Problem to work on
Quote the whole listing word for word, please.

======== Task input

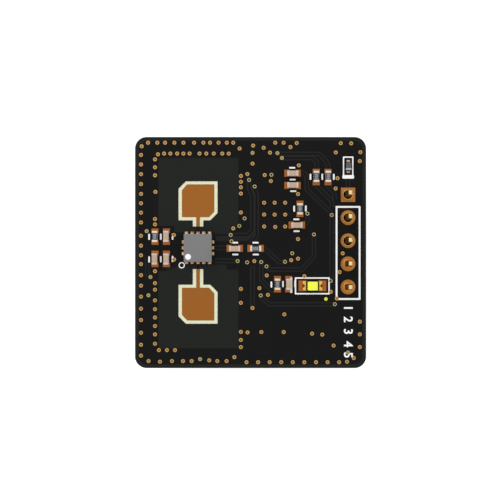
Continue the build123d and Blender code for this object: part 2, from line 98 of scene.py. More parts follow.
def mount(piece, slotName, *stoodFor):
    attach(piece, "root")
    if stoodFor:
        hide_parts(*stoodFor)


def dress(piece, looks, slotName, *stoodFor):
    # finishes, soft shading, and the piece hung under the root body with the CAD nodes it stands for hidden
    coat(piece, *looks)
    smooth(piece)
    mount(piece, slotName, *stoodFor)


def upward(face):
    return face.normal.z > 0.9


def standing(edge):
    a, b = edge.verts
    return abs(a.co.z - b.co.z) > 0.9 * (a.co - b.co).length


def atLevel(height):
    return lambda edge: all(abs(v.co.z - height) < tiny for v in edge.verts)


# shapes that many pieces start from

def block(name, low, high, cut=0.0, steps=2, edges=None):
    # a cube at its place, with the chosen edges rounded
    bpy.ops.object.select_all(action="DESELECT")
    bpy.ops.mesh.primitive_cube_add(size=1, location=(low + high) / 2)
    piece = bpy.context.object
    piece.name = name
    piece.scale = high - low
    settle(piece)
    if cut:
        editing(True)
        pick(piece, "edges", edges or (lambda edge: True))
        bpy.ops.mesh.bevel(offset=cut, segments=steps, affect="EDGES")
        editing(False)
    return piece


def disc(name, centre, radius, rise, sides=48, cut=0.0):
    # a round plate standing on its centre, with a softened top edge
    centre = Vector(centre) + Vector((0, 0, rise / 2))
    bpy.ops.object.select_all(action="DESELECT")
    bpy.ops.mesh.primitive_cylinder_add(vertices=sides, radius=radius, depth=rise, location=centre)
    piece = bpy.context.object
    piece.name = name
    settle(piece)
    if cut:
        editing(True)
        pick(piece, "edges", atLevel(centre.z + rise / 2))
        bpy.ops.mesh.bevel(offset=cut, segments=2, affect="EDGES")
        editing(False)
    return piece


def joined(name, pieces):
    selectOnly(*pieces)
    if len(pieces) > 1:
        bpy.ops.object.join()
    whole = bpy.context.object
    whole.name = name
    whole.data.name = name
    settle(whole)
    return whole


def cutAway(piece, tool):
    # takes the room that the tool fills out of the piece
    opening = piece.modifiers.new("opening", "BOOLEAN")
    opening.object = tool
    selectOnly(piece)
    bpy.ops.object.modifier_apply(modifier="opening")
    bpy.data.objects.remove(tool)


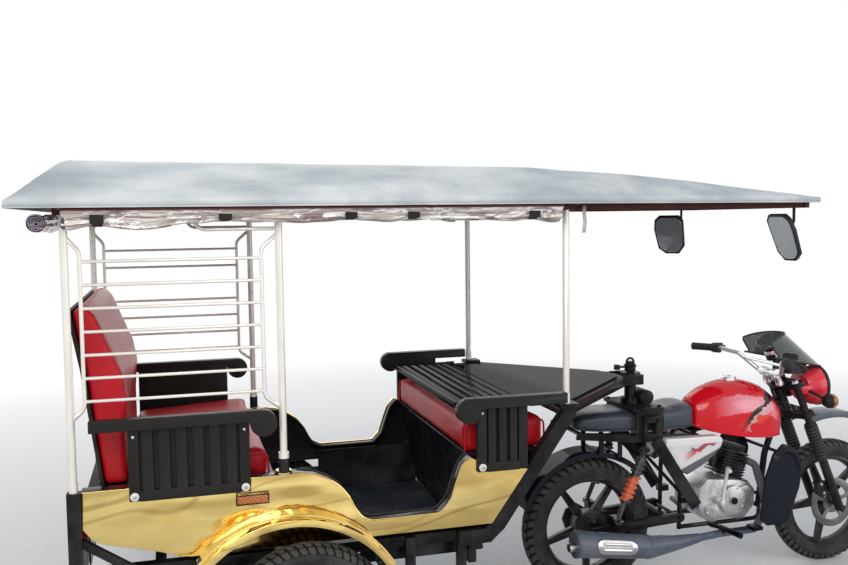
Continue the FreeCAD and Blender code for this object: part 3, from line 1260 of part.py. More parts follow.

================

Written answer
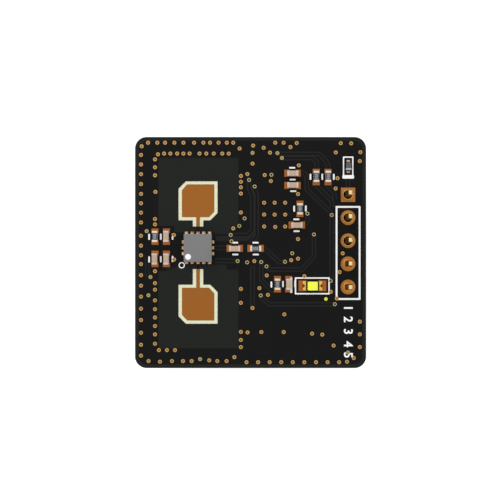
Continue the build123d and Blender code for this object: part 2, from line 98 of scene.py. More parts follow.
def mount(piece, slotName, *stoodFor):
    attach(piece, "root")
    if stoodFor:
        hide_parts(*stoodFor)


def dress(piece, looks, slotName, *stoodFor):
    # finishes, soft shading, and the piece hung under the root body with the CAD nodes it stands for hidden
    coat(piece, *looks)
    smooth(piece)
    mount(piece, slotName, *stoodFor)


def upward(face):
    return face.normal.z > 0.9


def standing(edge):
    a, b = edge.verts
    return abs(a.co.z - b.co.z) > 0.9 * (a.co - b.co).length


def atLevel(height):
    return lambda edge: all(abs(v.co.z - height) < tiny for v in edge.verts)


# shapes that many pieces start from

def block(name, low, high, cut=0.0, steps=2, edges=None):
    # a cube at its place, with the chosen edges rounded
    bpy.ops.object.select_all(action="DESELECT")
    bpy.ops.mesh.primitive_cube_add(size=1, location=(low + high) / 2)
    piece = bpy.context.object
    piece.name = name
    piece.scale = high - low
    settle(piece)
    if cut:
        editing(True)
        pick(piece, "edges", edges or (lambda edge: True))
        bpy.ops.mesh.bevel(offset=cut, segments=steps, affect="EDGES")
        editing(False)
    return piece


def disc(name, centre, radius, rise, sides=48, cut=0.0):
    # a round plate standing on its centre, with a softened top edge
    centre = Vector(centre) + Vector((0, 0, rise / 2))
    bpy.ops.object.select_all(action="DESELECT")
    bpy.ops.mesh.primitive_cylinder_add(vertices=sides, radius=radius, depth=rise, location=centre)
    piece = bpy.context.object
    piece.name = name
    settle(piece)
    if cut:
        editing(True)
        pick(piece, "edges", atLevel(centre.z + rise / 2))
        bpy.ops.mesh.bevel(offset=cut, segments=2, affect="EDGES")
        editing(False)
    return piece


def joined(name, pieces):
    selectOnly(*pieces)
    if len(pieces) > 1:
        bpy.ops.object.join()
    whole = bpy.context.object
    whole.name = name
    whole.data.name = name
    settle(whole)
    return whole


def cutAway(piece, tool):
    # takes the room that the tool fills out of the piece
    opening = piece.modifiers.new("opening", "BOOLEAN")
    opening.object = tool
    selectOnly(piece)
    bpy.ops.object.modifier_apply(modifier="opening")
    bpy.data.objects.remove(tool)


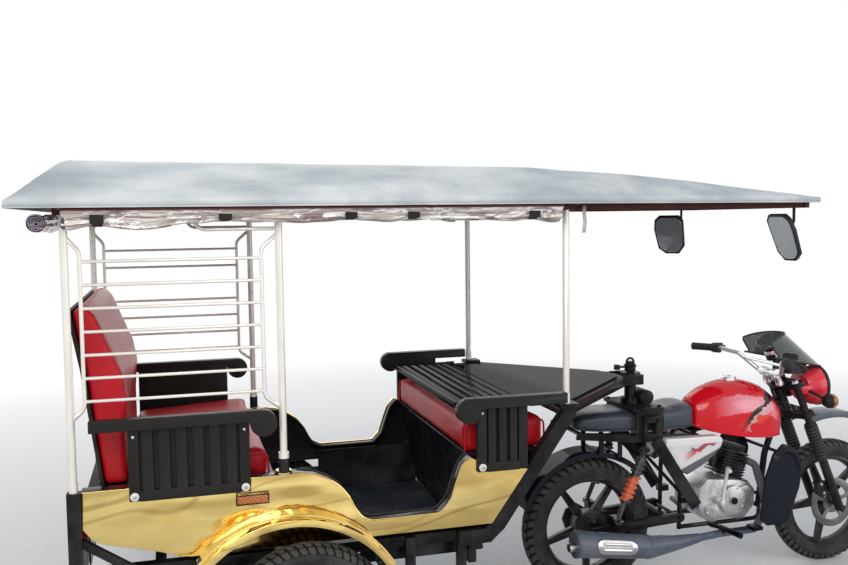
Continue the FreeCAD and Blender code for this object: part 3, from line 1260 of part.py. More parts follow.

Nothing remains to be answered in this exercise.